Pour mémoire l’article L. 271-1 du Code de la construction et de l’habitation susvisé prévoit la possibilité, pour l’acquéreur non-professionnel ayant conclu un acte ayant pour objet l’acquisition d’un immeuble à usage d’habitation de « se rétracter dans un délai de dix jours à compter du lendemain de la première présentation de la lettre lui notifiant l'acte. »
En d’autres termes, l’acquéreur non-professionnel ayant acquis un immeuble à usage d’habitation pourrait exercer une faculté de rétractation (de la vente conclue) dans les dix jours suivant la date à laquelle un Etat des Risques lui sera communiqué – si cet état n’est pas joint à la promesse ou à l’acte de vente selon le cas.
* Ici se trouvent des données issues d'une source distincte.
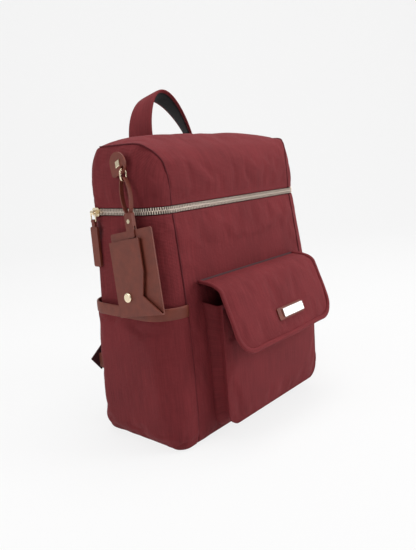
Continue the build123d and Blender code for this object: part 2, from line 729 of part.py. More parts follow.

Cette possibilité de rétractation est-elle cumulative avec la possibilité de demander la nullité de la vente ou la diminution du prix ? Le texte n’apporte pas de réponse à cette question. Si ces deux mécanismes de sanctions se superposent alors l’acquéreur non-professionnel pourrait demander la résolution de la vente, ou la réduction du prix (et ce dès la conclusion de l’acte translatif de propriété) ou éventuellement exercer une faculté de rétractation mais uniquement lorsqu’il obtiendra communication de l’Etat des Risques (à supposer qu’il lui soit communiqué). Le cumul de l’ensemble des sanctions susvisés semble s’imposer malgré son évidente complexité.